Goal
Output a verbatim copy of the data, cut off after the line that contains "REAR_WHEEL_X, REAR_WHEEL_Y, REAR_WHEEL_R".

Raw data
** Start **

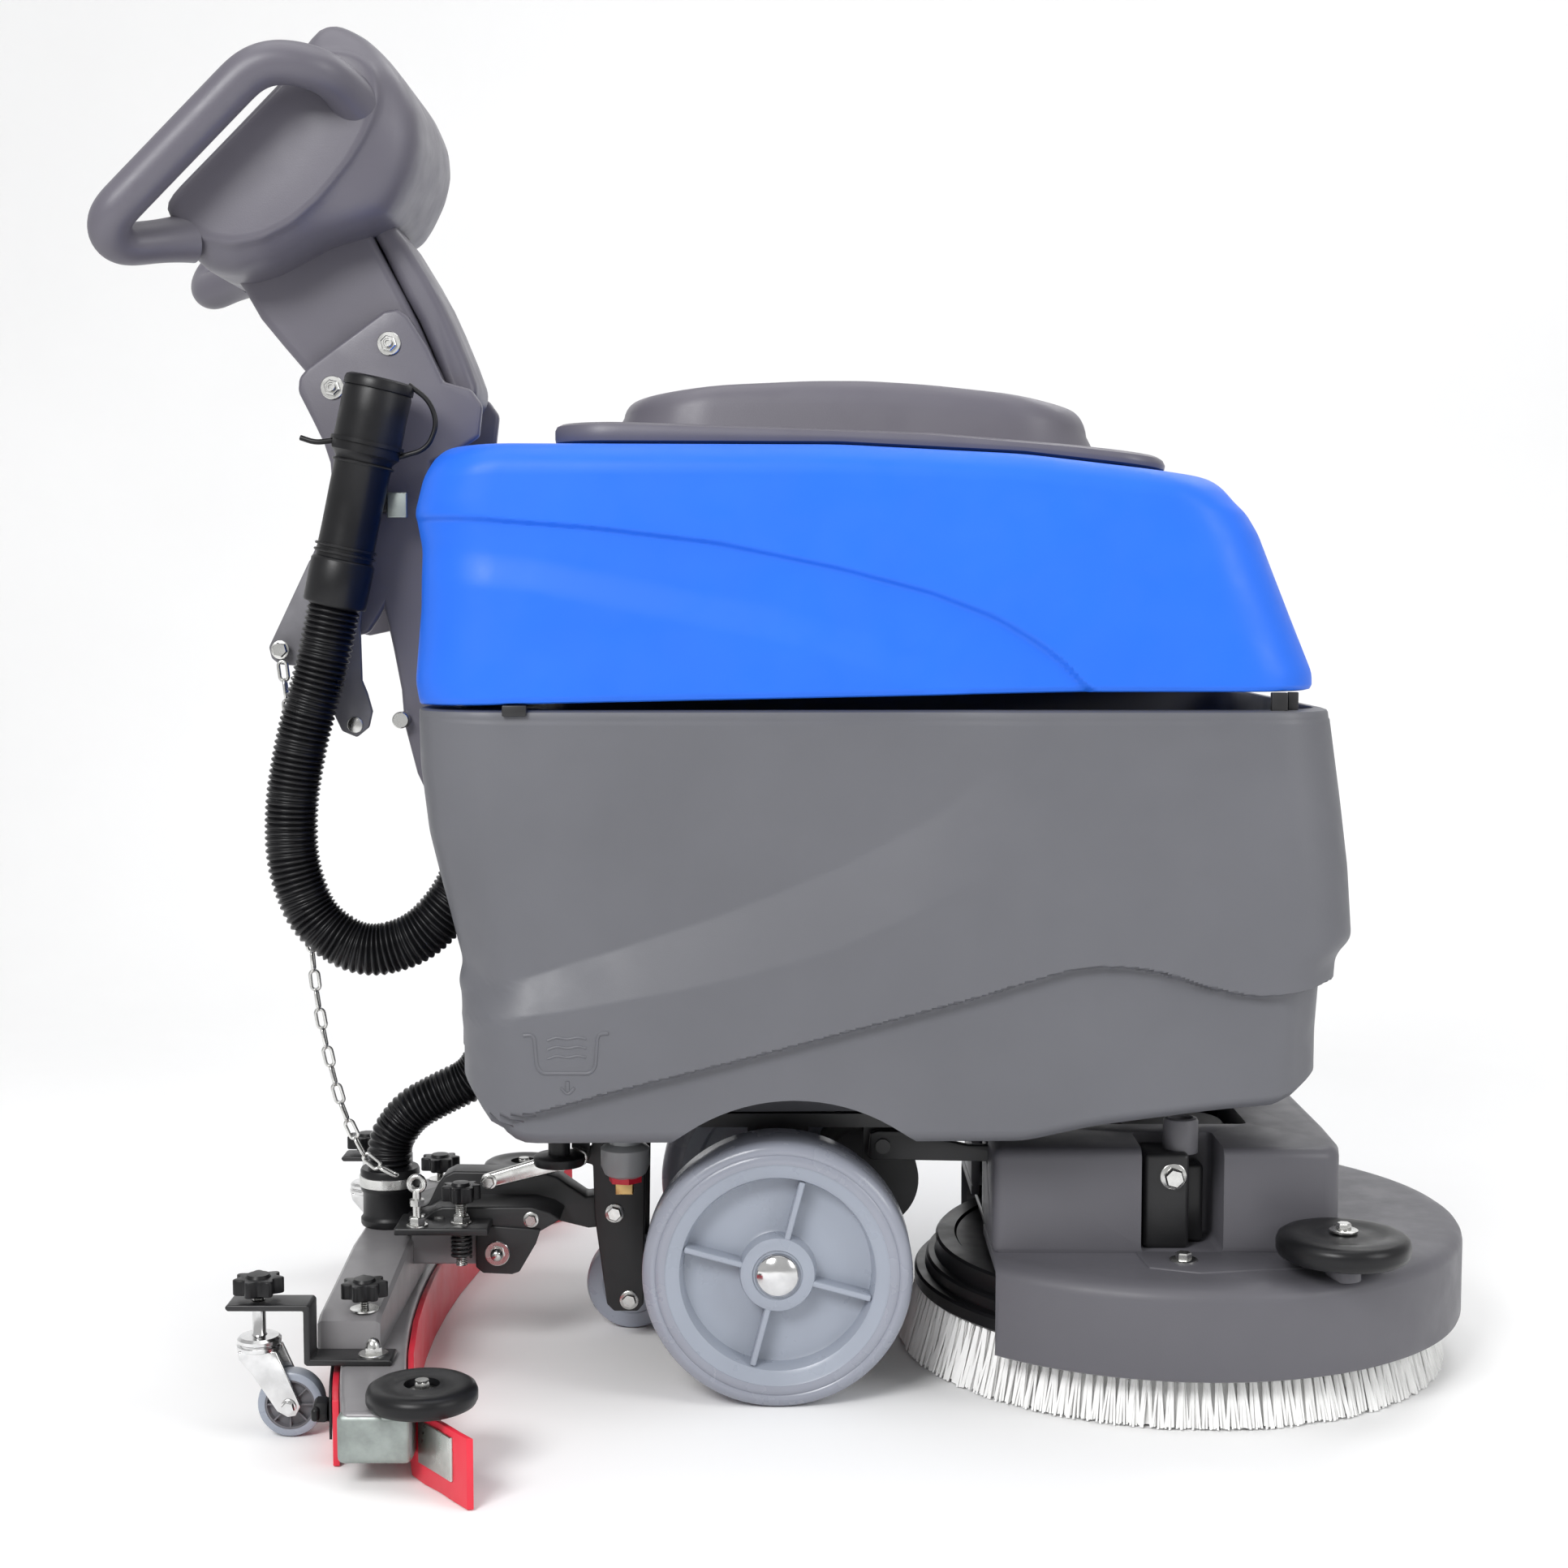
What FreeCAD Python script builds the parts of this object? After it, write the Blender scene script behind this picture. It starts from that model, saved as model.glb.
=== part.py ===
"""Walk-behind floor scrubber: X forward, Y to the machine's left, Z up, millimetres."""
import FreeCAD, Part
import math
import os

os.makedirs("parts", exist_ok=True)
V = FreeCAD.Vector
X_AXIS, Y_AXIS, Z_AXIS = V(1, 0, 0), V(0, 1, 0), V(0, 0, 1)
RIGHT, LEFT = -1, 1  # sign of Y on each side of the machine
SIDE_NAME = {RIGHT: "right", LEFT: "left"}

# Tanks
TANK_HALF = 225.0
TANK_CORNER = 60.0
TANK_TOP = 549.0
TANK_REAR, TANK_FRONT = -302.0, 418.0
WALL = 7.0
RECESS_HALF, RECESS_FRONT = 135.0, -232.0  # rear bay for the column and hoses
BAY_FLOOR = 262.0
LID_HALF = 190.0
LID_REAR, LID_FRONT = -196.0, 273.0
LID_HINGE_Y, LID_HINGE_Z = 200.0, 757.0
LID_HINGES = ((-110, 747.6), (130, 741.6))  # start in X and height of the tank below

# Drive wheels and the rear support wheel
WHEEL_X, WHEEL_R = -25.0, 106.0
WHEEL_IN, WHEEL_OUT = 122.0, 178.0
ARCH_X, ARCH_R = -12.0, 147.0
AXLE_R = 10.0
FIT = 0.05  # radial clearance of every running fit
REAR_WHEEL_X, REAR_WHEEL_Y, REAR_WHEEL_R = -151.0, 34.0, 40.0

# Brush deck
BRUSH_X, BRUSH_R = 308.0, 229.0
PLATE_R, PLATE_LOW, PLATE_STEP, PLATE_HIGH = 216.0, 50.0, 74.0, 90.0
SPINDLE_R = 12.0
BRISTLE_LOW = 0.8
SKIRT_R, SKIRT_LOW, DECK_TOP = 242.0, 42.0, 116.0
SKIRT_CUT_X = 145.0
HOUSING_TOP, HOUSING_HALF = 200.0, 150.0
DECK_PIVOT_X, DECK_PIVOT_Z = 60.0, 190.0
BUMPER_X, BUMPER_Y, BUMPER_R = 409.0, 203.0, 51.0
BUMPER_LOW, BUMPER_HIGH = 128.0, 148.0

# Squeegee
HINGE_X, HINGE_Z = -163.0, 115.0
HINGE_PIN_R = 6.0
BODY_APEX_X, BODY_ARC_R = -349.0, 1500.0
BODY_HALF_WIDTH, BODY_HALF_LENGTH = 25.0, 345.0
BODY_LOW, BODY_HIGH = 22.0, 57.0
REAR_BLADE_HALF = 300.0
BLADE_LOW, BLADE_TOP, BLADE_THICKNESS = 0.8, 52.0, 5.0
ARM_SEAT = 106.0
SOCKET_X, SOCKET_LOW, SOCKET_HIGH = -356.0, 100.0, 149.0
CHAIN_Y = -78.0
LEVER_X, LEVER_Z = -372.0, 622.0
LEVER_EYE_X, LEVER_EYE_Z = -425.0, 589.0
CASTER_X, CASTER_Y, CASTER_R = -417.0, 232.0, 25.0
CASTER_TRAIL = 24.0
HEIGHT_X, HEIGHT_Y = -286.0, -70.0
BODY_KNOB_X, BODY_KNOB_Y = -343.0, 200.0
END_ROLLER_X, END_ROLLER_Y, END_ROLLER_R = -279.0, 330.0, 40.0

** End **

Result of the exercise
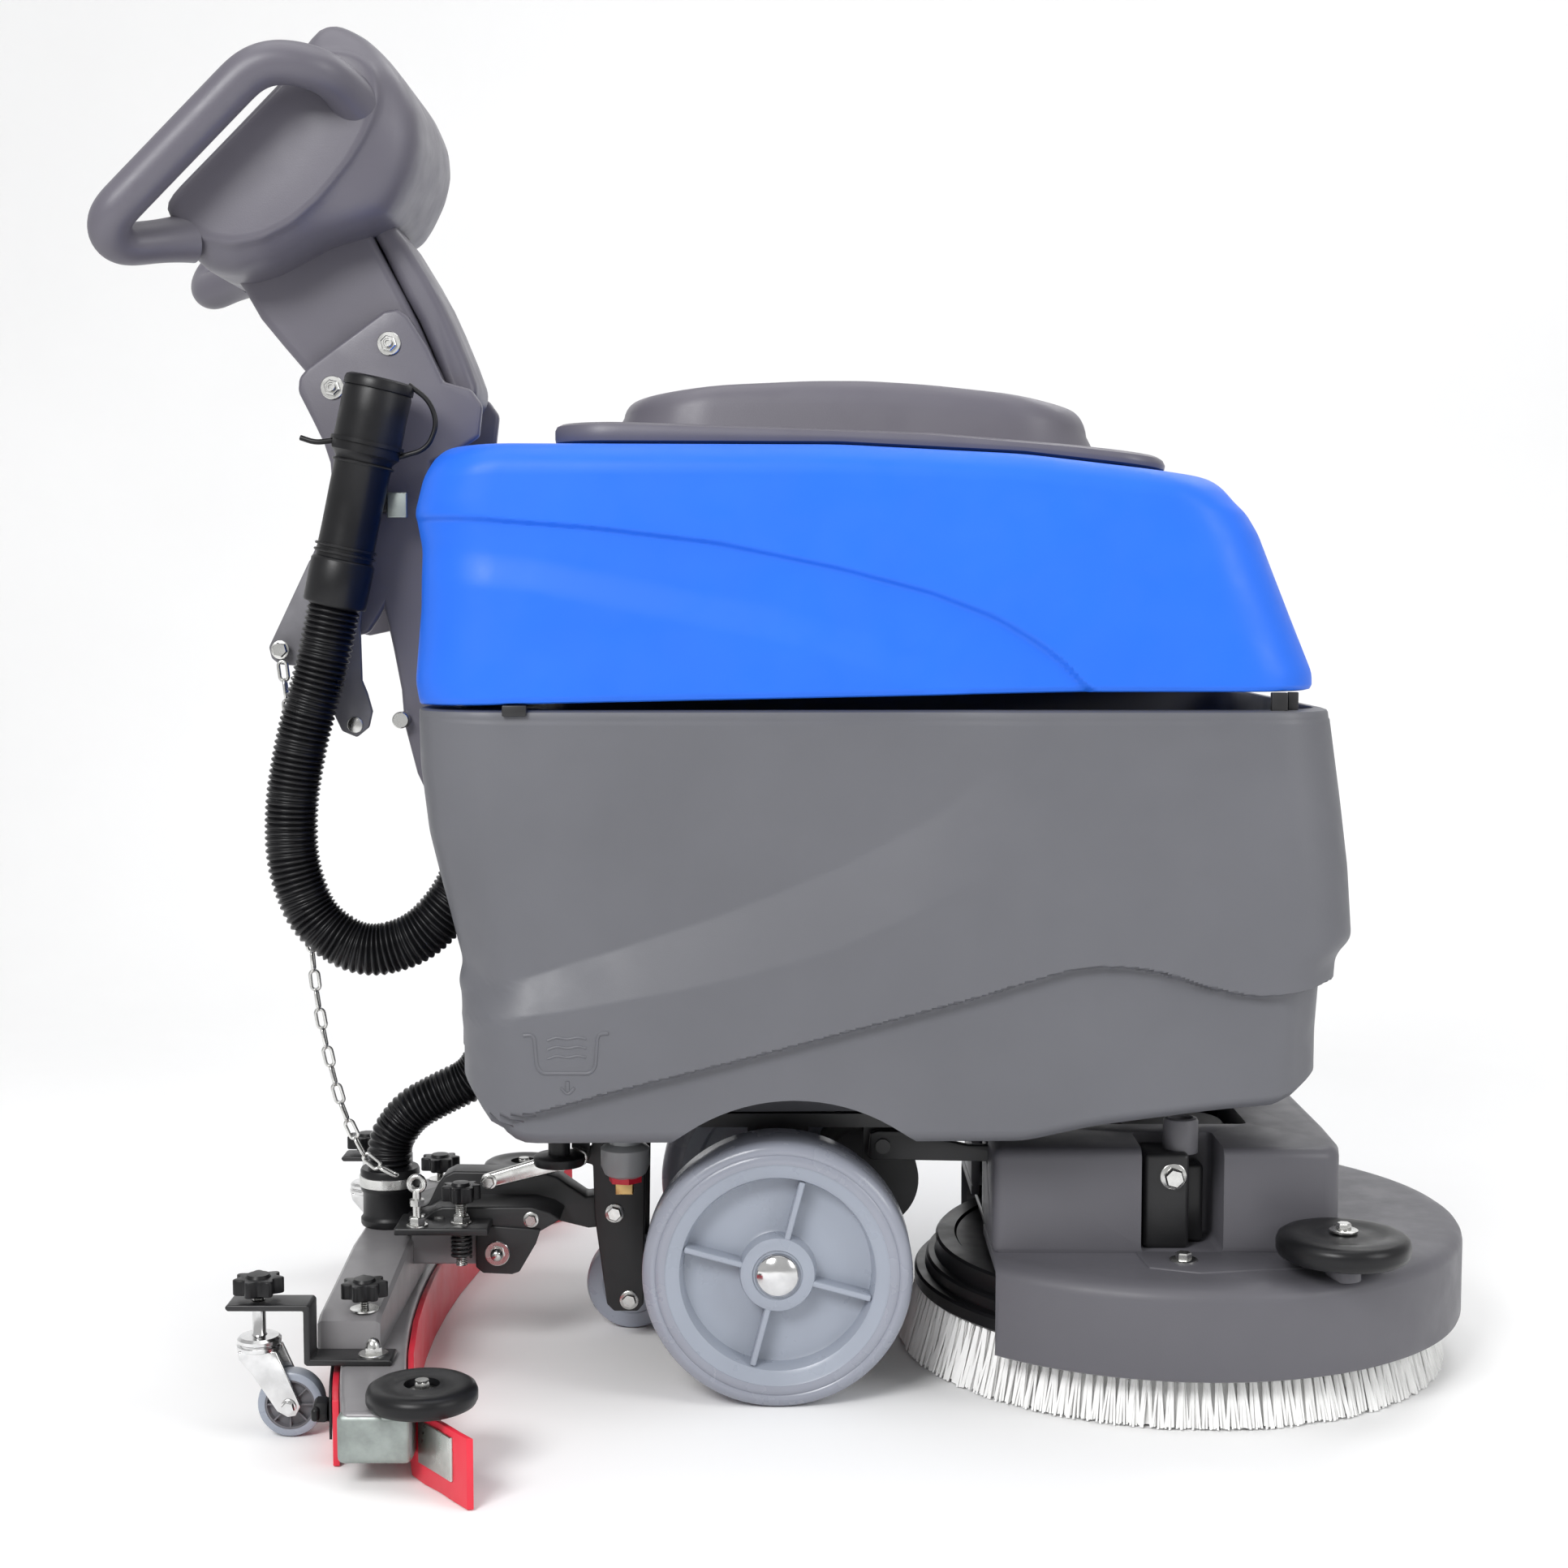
What FreeCAD Python script builds the parts of this object? After it, write the Blender scene script behind this picture. It starts from that model, saved as model.glb.
=== part.py ===
"""Walk-behind floor scrubber: X forward, Y to the machine's left, Z up, millimetres."""
import FreeCAD, Part
import math
import os

os.makedirs("parts", exist_ok=True)
V = FreeCAD.Vector
X_AXIS, Y_AXIS, Z_AXIS = V(1, 0, 0), V(0, 1, 0), V(0, 0, 1)
RIGHT, LEFT = -1, 1  # sign of Y on each side of the machine
SIDE_NAME = {RIGHT: "right", LEFT: "left"}

# Tanks
TANK_HALF = 225.0
TANK_CORNER = 60.0
TANK_TOP = 549.0
TANK_REAR, TANK_FRONT = -302.0, 418.0
WALL = 7.0
RECESS_HALF, RECESS_FRONT = 135.0, -232.0  # rear bay for the column and hoses
BAY_FLOOR = 262.0
LID_HALF = 190.0
LID_REAR, LID_FRONT = -196.0, 273.0
LID_HINGE_Y, LID_HINGE_Z = 200.0, 757.0
LID_HINGES = ((-110, 747.6), (130, 741.6))  # start in X and height of the tank below

# Drive wheels and the rear support wheel
WHEEL_X, WHEEL_R = -25.0, 106.0
WHEEL_IN, WHEEL_OUT = 122.0, 178.0
ARCH_X, ARCH_R = -12.0, 147.0
AXLE_R = 10.0
FIT = 0.05  # radial clearance of every running fit
REAR_WHEEL_X, REAR_WHEEL_Y, REAR_WHEEL_R = -151.0, 34.0, 40.0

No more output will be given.